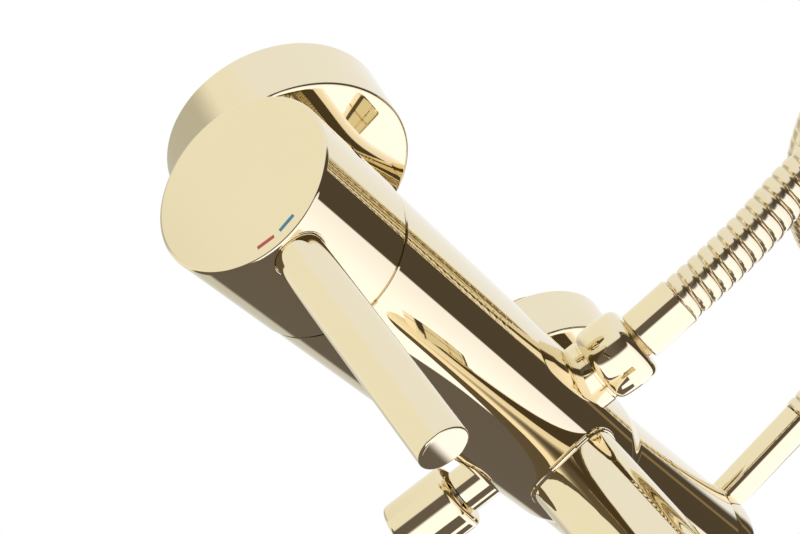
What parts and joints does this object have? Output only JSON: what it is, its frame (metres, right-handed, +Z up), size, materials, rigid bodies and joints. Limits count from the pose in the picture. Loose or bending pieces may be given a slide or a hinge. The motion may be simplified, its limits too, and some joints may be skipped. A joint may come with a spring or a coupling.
{
  "type": "bath shower mixer",
  "caption": "Wall-mounted single-lever bath and shower mixer with a straight round body, sloping spout, pull-up diverter and a coiled ribbed shower hose.",
  "frame": {"origin": "on the wall plane, midway between the two wall threads", "axes": "+X along the body towards the handle, +Y into the wall, +Z up"},
  "size_m": [0.3107, 0.1842, 0.3187],
  "materials": {
    "polished_gold": "polished",
    "raw_brass": "turned",
    "steel": "plain",
    "ceramic": "lapped",
    "cartridge_plastic": "moulded",
    "insert_plastic": "moulded",
    "seal_rubber": "matt",
    "hot_red": "enamel",
    "cold_blue": "enamel",
    "hose_gold": "metallised, ribbed",
    "tie_fabric": "woven"
  },
  "bodies": {
    "mixer": {"mixer_body": "polished_gold", "end_cap": "polished_gold", "handset_cradle": "polished_gold", "rosette_left": "polished_gold", "rosette_right": "polished_gold", "union_nut_left": "polished_gold", "union_nut_right": "polished_gold", "inlet_tail_left": "raw_brass", "inlet_tail_right": "raw_brass", "s_union_left": "raw_brass", "s_union_right": "raw_brass", "inlet_washer_left": "seal_rubber", "inlet_washer_right": "seal_rubber", "base_seal": "seal_rubber", "cartridge_base": "cartridge_plastic", "cartridge_housing": "cartridge_plastic", "ceramic_disc_fixed": "ceramic", "cartridge_nut": "raw_brass", "dome_ring": "polished_gold", "spout_tube": "polished_gold", "spout_seal": "seal_rubber", "aerator_housing": "polished_gold", "aerator_insert": "insert_plastic", "diverter_bonnet": "polished_gold", "diverter_spring": "steel", "outlet_nipple": "polished_gold", "check_valve": "insert_plastic", "hose_washer": "seal_rubber", "hose_nut": "polished_gold", "hose_tail": "raw_brass", "hose_ferrule": "polished_gold", "hose_run": "hose_gold", "hose_coil": "hose_gold", "hose_return": "hose_gold", "coil_tie": "tie_fabric", "hose_end_sleeve": "polished_gold", "handset_nut": "polished_gold", "handset_washer": "seal_rubber"},
    "turning_carrier": {"cartridge_carrier": "cartridge_plastic", "stem_pivot_pin": "steel"},
    "handle": {"cartridge_stem": "steel", "handle_barrel": "polished_gold", "lever_pin": "polished_gold", "handle_grub_screw": "steel", "hot_mark": "hot_red", "cold_mark": "cold_blue"},
    "disc": {"ceramic_disc_moving": "ceramic", "disc_driver": "cartridge_plastic"},
    "diverter": {"diverter_spindle": "steel", "diverter_valve": "seal_rubber", "diverter_knob": "polished_gold"}
  },
  "joints": [
    {"name": "handle_turn", "type": "hinge", "parent": "mixer", "child": "turning_carrier", "pos_m": [0.0899, -0.0577, 0.006], "axis": [1, 0, 0], "range_deg": [-55.4, 44.6]},
    {"name": "handle_lift", "type": "hinge", "parent": "turning_carrier", "child": "handle", "pos_m": [0.0899, -0.0577, 0.006], "axis": [0, -0.0941, 0.9956], "range_deg": [0, 20]},
    {"name": "disc_slide", "type": "slide", "parent": "turning_carrier", "child": "disc", "axis": [0, -0.9956, -0.0941], "range_m": [0, 0.0042]},
    {"name": "diverter_pull", "type": "slide", "parent": "mixer", "child": "diverter", "axis": [0, 0, 1], "range_m": [0, 0.008], "stiffness_N_per_m": 200, "springref_m": -0.004, "deforming": ["diverter_spring"]}
  ],
  "couplings": [
    {"joint": "disc_slide", "follows": "handle_lift", "m_per_rad": 0.011757}
  ]
}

* [Set exercise]: Reproduce the whole listing word for word.

* [Problem solution]:
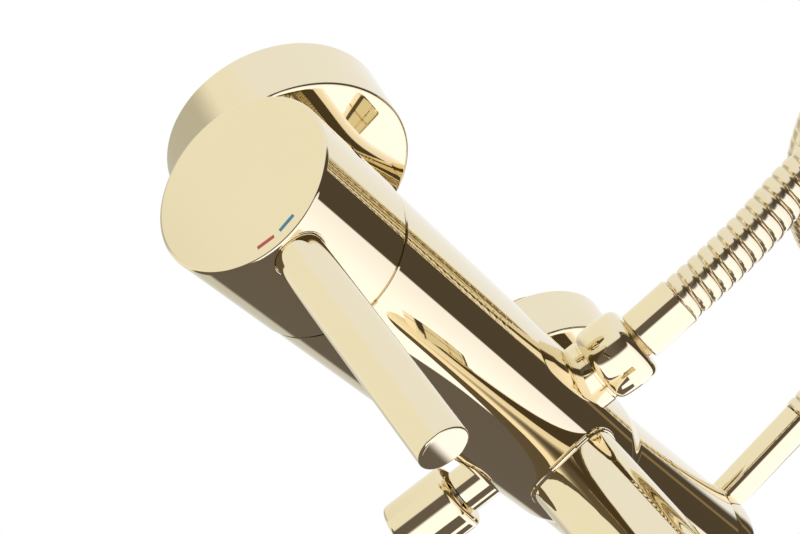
What parts and joints does this object have? Output only JSON: what it is, its frame (metres, right-handed, +Z up), size, materials, rigid bodies and joints. Limits count from the pose in the picture. Loose or bending pieces may be given a slide or a hinge. The motion may be simplified, its limits too, and some joints may be skipped. A joint may come with a spring or a coupling.
{
  "type": "bath shower mixer",
  "caption": "Wall-mounted single-lever bath and shower mixer with a straight round body, sloping spout, pull-up diverter and a coiled ribbed shower hose.",
  "frame": {"origin": "on the wall plane, midway between the two wall threads", "axes": "+X along the body towards the handle, +Y into the wall, +Z up"},
  "size_m": [0.3107, 0.1842, 0.3187],
  "materials": {
    "polished_gold": "polished",
    "raw_brass": "turned",
    "steel": "plain",
    "ceramic": "lapped",
    "cartridge_plastic": "moulded",
    "insert_plastic": "moulded",
    "seal_rubber": "matt",
    "hot_red": "enamel",
    "cold_blue": "enamel",
    "hose_gold": "metallised, ribbed",
    "tie_fabric": "woven"
  },
  "bodies": {
    "mixer": {"mixer_body": "polished_gold", "end_cap": "polished_gold", "handset_cradle": "polished_gold", "rosette_left": "polished_gold", "rosette_right": "polished_gold", "union_nut_left": "polished_gold", "union_nut_right": "polished_gold", "inlet_tail_left": "raw_brass", "inlet_tail_right": "raw_brass", "s_union_left": "raw_brass", "s_union_right": "raw_brass", "inlet_washer_left": "seal_rubber", "inlet_washer_right": "seal_rubber", "base_seal": "seal_rubber", "cartridge_base": "cartridge_plastic", "cartridge_housing": "cartridge_plastic", "ceramic_disc_fixed": "ceramic", "cartridge_nut": "raw_brass", "dome_ring": "polished_gold", "spout_tube": "polished_gold", "spout_seal": "seal_rubber", "aerator_housing": "polished_gold", "aerator_insert": "insert_plastic", "diverter_bonnet": "polished_gold", "diverter_spring": "steel", "outlet_nipple": "polished_gold", "check_valve": "insert_plastic", "hose_washer": "seal_rubber", "hose_nut": "polished_gold", "hose_tail": "raw_brass", "hose_ferrule": "polished_gold", "hose_run": "hose_gold", "hose_coil": "hose_gold", "hose_return": "hose_gold", "coil_tie": "tie_fabric", "hose_end_sleeve": "polished_gold", "handset_nut": "polished_gold", "handset_washer": "seal_rubber"},
    "turning_carrier": {"cartridge_carrier": "cartridge_plastic", "stem_pivot_pin": "steel"},
    "handle": {"cartridge_stem": "steel", "handle_barrel": "polished_gold", "lever_pin": "polished_gold", "handle_grub_screw": "steel", "hot_mark": "hot_red", "cold_mark": "cold_blue"},
    "disc": {"ceramic_disc_moving": "ceramic", "disc_driver": "cartridge_plastic"},
    "diverter": {"diverter_spindle": "steel", "diverter_valve": "seal_rubber", "diverter_knob": "polished_gold"}
  },
  "joints": [
    {"name": "handle_turn", "type": "hinge", "parent": "mixer", "child": "turning_carrier", "pos_m": [0.0899, -0.0577, 0.006], "axis": [1, 0, 0], "range_deg": [-55.4, 44.6]},
    {"name": "handle_lift", "type": "hinge", "parent": "turning_carrier", "child": "handle", "pos_m": [0.0899, -0.0577, 0.006], "axis": [0, -0.0941, 0.9956], "range_deg": [0, 20]},
    {"name": "disc_slide", "type": "slide", "parent": "turning_carrier", "child": "disc", "axis": [0, -0.9956, -0.0941], "range_m": [0, 0.0042]},
    {"name": "diverter_pull", "type": "slide", "parent": "mixer", "child": "diverter", "axis": [0, 0, 1], "range_m": [0, 0.008], "stiffness_N_per_m": 200, "springref_m": -0.004, "deforming": ["diverter_spring"]}
  ],
  "couplings": [
    {"joint": "disc_slide", "follows": "handle_lift", "m_per_rad": 0.011757}
  ]
}